Not unexpectedly, Select exudes a strong image of its own. Showing off the second-floor design and business space, Owens says they don’t like 90 degree angles here. It’s a place where a dog named Angus comes up and gives your hand a friendly sniff, where an old elevator shaft is furnished with a red Everlast punching bag, but where business also hums along at a fast pace. Upstairs, designers are intent on crafting the designs that will sell the image that will sell the product. Downstairs in production, screenprinters and embroidery machines are churning out hats and shirts for Sierra Mist, Vermont Lacrosse, and the Army National Guard, among other clients.

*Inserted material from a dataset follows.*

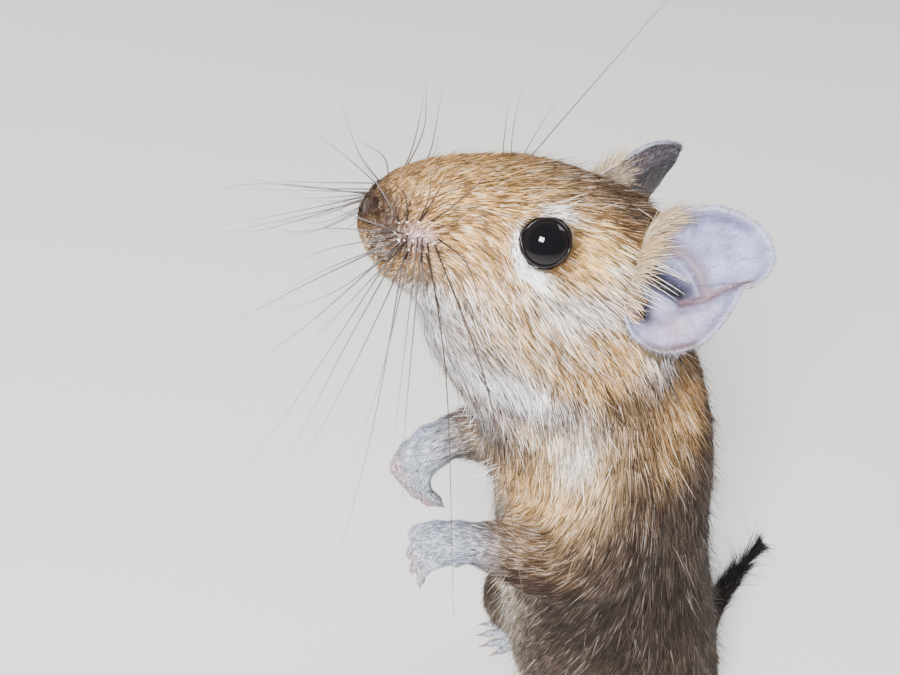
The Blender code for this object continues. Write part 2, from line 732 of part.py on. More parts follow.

Beer oversees the financial aspects and sales staff; Owens is focused on general oversight and growing the company. Plenty is shared and, after years in business together, the longtime friends maintain the easy rapport of guys who met playing basketball on the courts behind Wills Hall.

Upon graduation, Owens and Beer both had hazy plans to stay in the area which began to come into focus after their ski championship shirt sales plan worked. Soon, one screenprint project led to another. After outgrowing rental space in the Kilburn and Gates building on Pine Street, they took the leap to building ownership in 2000 when they purchased the Flynn property from Elan Skis. They immediately set to work sandblasting walls and floors to recapture the original surfaces in the building, which was originally home to the Vermont Milk Chocolate Company, a major supplier during World War I. Owens says, “It feels good to be able to own property with this kind of character. It’s real, solid, a little funky.”

Beer and Owens say though there are places they could run their business less expensively at this point, the benefits outweigh the costs. “We desperately wanted to stay in Burlington,” Owens says. “It’s where we started, where we went to school, it’s really part of the heritage of our business.”